Het werd een stevige koers, met veel aanvallen. Jack was weer sterk, net als Leon en Hugo. Ook onze rookie Leewah reed opvallend goed. En Jan was actiever dan normaal — wat hij zelf onderweg ook met enige verbazing opmerkte. En Rick ontpopte zich tot slecht weer rijder. Had ik ‘m ooit zo sterk zien rijden?

Ik besloot meer voorin te blijven hangen. Af en toe op kop rijden kostte minder energie dan het geklooi achterin. Soms reed er een groepje weg, maar telkens werd dat weer teruggepakt. De omstandigheden begonnen hun tol te eisen. Ivo moest als eerste afhaken, nog herstellende van een blessure. Daarna viel Ruud weg, na enkele nuttige acties, hij had nog te weinig trainingskilometers in de benen. Ook Dirk gaf op, bibberend van de kou.

Na bijna twee uur koers sprongen Leon en Jack weg. We zaten even te slapen en ze pakten snel een serieuze voorsprong. Shit, mijn benen waren te goed om hen zomaar te laten rijden. Hugo dacht er net zo over. Samen begonnen we het gat dicht te rijden, maar het werd duidelijk dat bij een aantal rijders de krachten al weg begonnen te vloeien. Gelukkig draaide iedereen wel mee, ieder naar vermogen. Eerste doel: ze in zicht houden, anders is het vaak snel bekeken. Daarna langzaam dichterbij kruipen. Op de rechte stukken zagen we ze af en toe nog, maar meestal zag ik door een wazige bril alleen het mengsel van modder, bladeren en platgereden slakken op de onderrug van mijn voorganger.

Uiteindelijk haalden we ze terug en waren we met zeven man. Rick was ik even kwijt, maar hij dook weer op. Zat hij erachter? Of er alweer voor? Geen idee. Het tempo zakte. Iedereen leek moe. Ik had het gevoel dat er met een paar tempoversnellingen nog wel renners te lossen waren. Maar het risico dat ik zelf zou sneuvelen was ook aanwezig. Ik voelde de slijtage in mijn benen. Jack, Leon en Hugo leken nog het meest fris. De rest hield zich stil. En zo reden we in een iets rustiger tempo richting de laatste zes ronden.Ondanks de inspanning was de kou in mijn lijf gekropen. Vooral mijn handen — die handschoenen van Ruud waren toch niet zo’n gek idee geweest.
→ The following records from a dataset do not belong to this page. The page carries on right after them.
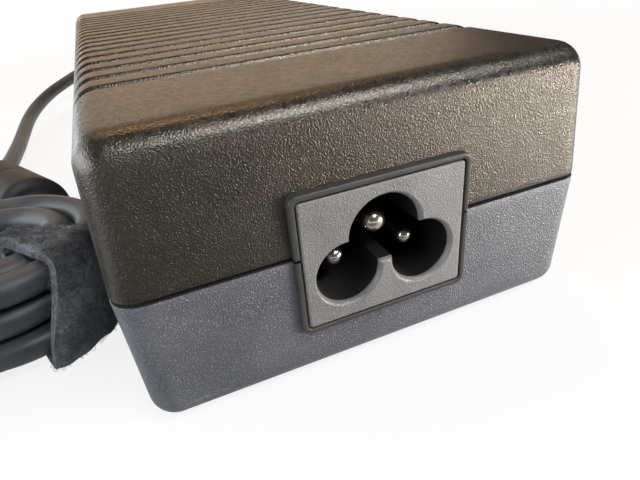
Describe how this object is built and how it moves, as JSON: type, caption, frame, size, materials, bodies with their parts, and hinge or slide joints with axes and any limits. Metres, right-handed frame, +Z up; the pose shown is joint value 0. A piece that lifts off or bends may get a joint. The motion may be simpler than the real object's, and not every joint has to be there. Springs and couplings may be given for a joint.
{
  "type": "laptop power adapter",
  "caption": "Black two-part power brick with grooved lid, cloverleaf mains inlet, and an output lead with ferrite, strapped hank and barrel plug.",
  "frame": {"origin": "middle of the housing's footprint, on the surface it stands on", "axes": "+Z up, +Y along the housing's length away from the mains inlet towards the output lead, +X to the right seen from the inlet"},
  "size_m": [0.1834, 0.2073, 0.0355],
  "materials": {
    "upper_case": "fine grain, semi-matte",
    "lower_case": "fine grain, semi-matte",
    "inlet_plastic": "satin",
    "pin_metal": "polished nickel",
    "cord_rubber": "satin",
    "moulded_rubber": "satin",
    "strap_fabric": "looped pile",
    "board_green": "solder mask",
    "shield_steel": "brushed",
    "insulating_card": "matte card",
    "sink_aluminium": "milled",
    "ferrite_dark": "sintered matte",
    "copper_wire": "enamelled",
    "winding_tape": "film tape",
    "package_black": "moulded epoxy",
    "sleeve_blue": "shrink sleeve",
    "sleeve_green": "shrink sleeve",
    "film_yellow": "moulded box",
    "ceramic_blue": "dipped epoxy",
    "ceramic_green": "dipped epoxy",
    "fuse_brown": "moulded box",
    "wire_brown": "wire insulation",
    "wire_blue": "wire insulation",
    "wire_green": "wire insulation",
    "wire_red": "wire insulation",
    "steel_screw": "zinc plated",
    "contact_brass": "spring brass",
    "insulator_black": "moulded"
  },
  "bodies": {
    "root": {"upper_shell": "upper_case", "lower_shell": "lower_case", "inlet_body": "inlet_plastic", "line_pin": "pin_metal", "neutral_pin": "pin_metal", "earth_pin": "pin_metal", "line_wire": "wire_brown", "neutral_wire": "wire_blue", "earth_wire": "wire_green", "insulating_sheet": "insulating_card", "lower_shield": "shield_steel", "upper_shield": "shield_steel", "main_board": "board_green", "fuse": "fuse_brown", "varistor": "ceramic_blue", "inrush_thermistor": "ceramic_green", "x_capacitor": "film_yellow", "choke_core": "ferrite_dark", "choke_winding": "copper_wire", "y_capacitors": "ceramic_blue", "bridge_rectifier": "package_black", "primary_heatsink": "sink_aluminium", "boost_inductor": "copper_wire", "boost_transistor": "package_black", "switch_transistor": "package_black", "bulk_capacitor": "sleeve_blue", "controller_chips": "package_black", "transformer_core": "ferrite_dark", "transformer_bobbin": "package_black", "transformer_winding": "winding_tape", "optocoupler": "package_black", "secondary_heatsink": "sink_aluminium", "output_rectifier": "package_black", "output_capacitors": "sleeve_green", "output_inductor": "copper_wire", "heatsink_screws": "steel_screw", "output_wires": "wire_red", "cord_relief": "moulded_rubber", "dc_lead": "cord_rubber", "ferrite_cover": "moulded_rubber", "ferrite_core": "ferrite_dark", "cord_hank": "cord_rubber", "cord_strap": "strap_fabric", "dc_tail": "cord_rubber", "plug_relief": "moulded_rubber", "plug_body": "moulded_rubber", "plug_barrel": "pin_metal", "plug_insulator": "insulator_black", "plug_contact": "contact_brass"}
  },
  "joints": []
}
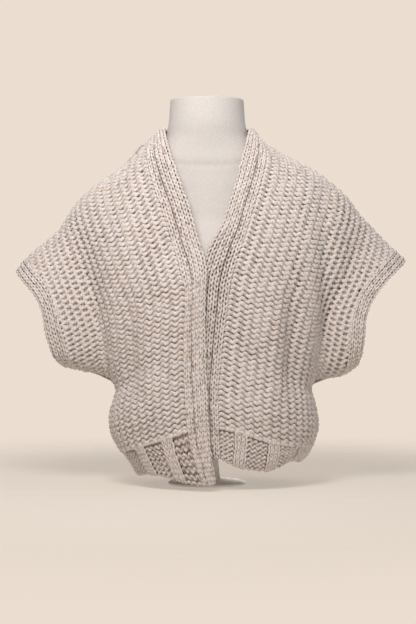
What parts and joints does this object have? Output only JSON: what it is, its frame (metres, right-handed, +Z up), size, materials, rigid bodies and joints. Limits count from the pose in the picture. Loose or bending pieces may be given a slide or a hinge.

Een gelletje uit mijn zak pakken kostte heel veel moeite.

In de laatste ronde nam Leewah het initiatief: hij begon al op zo’n kilometer van de finish te sprinten. Het plan ontging me, maar ik volgde de groep. Ik wilde schakelen, maar mijn handen waren te koud. Toen het eindelijk lukte, schoot de ketting door naar het zwaarste verzet. Te zwaar — maar mijn linkerhand weigerde dienst om terug te schakelen. Dan maar sprinten in het zwaarste verzet. Leon probeerde het met een late uitval. Vlak voor de bocht ging Hugo aan. Hugo vloog de bocht door, Jack erachteraan, ik daar weer achter. Uit de bocht kwam ik slecht op gang, maar richting de finish begon ik snelheid te maken. We haalden Leon in. Op de streep reed ik nog net Jack voorbij. Opnieuw tweede…

Hugo bewees het weer: hij is onklopbaar na een zware, lange koers. Hij ging vroeg aan, reed de hele tegenwindse sprint op kop alsof hij wilde zeggen: “als je denkt dat je sterker bent, kom dan maar”. We kwamen niet. Een dominante overwinning. Ik had vrede met mijn tweede plek — sterker nog, ik was er al snel trots op. Meer zat er niet in. Minder zeker wel.

Na afloop merkte ik pas hoe koud ik was geworden. Ruud had een deken gevonden en sloeg die om me heen — lekker. Gelukkig volgde de prijsuitreiking snel, en inmiddels met opgeheven hoofd sprong ik op het tweede treetje.

Op de terugweg in de auto, nog steeds koud tot op het bot, probeerde ik het te bevatten. Was al die training, die winter vol zweet en schema’s, het waard? Weer een tweede plek?! Als je wilt winnen, kun je beter geen wielrenner worden. De cijfers zijn genadeloos. Maar ja, voetballen kan ik niet…

Thuisgekomen stond ik als oud vuil in de deuropening — doorweekt, afgeleefd, onder de modder, een bosje bloemen slap in mijn verkleumde handen. Mijn dochter staarde me aan met een mengeling van verbazing en medelijden. “En je hebt niet eens gewonnen…” zei ze, en liep door. Ik glimlachte en voelde ik de scheuren in de modder op mijn wangen trekken. Ik was intens gelukkig.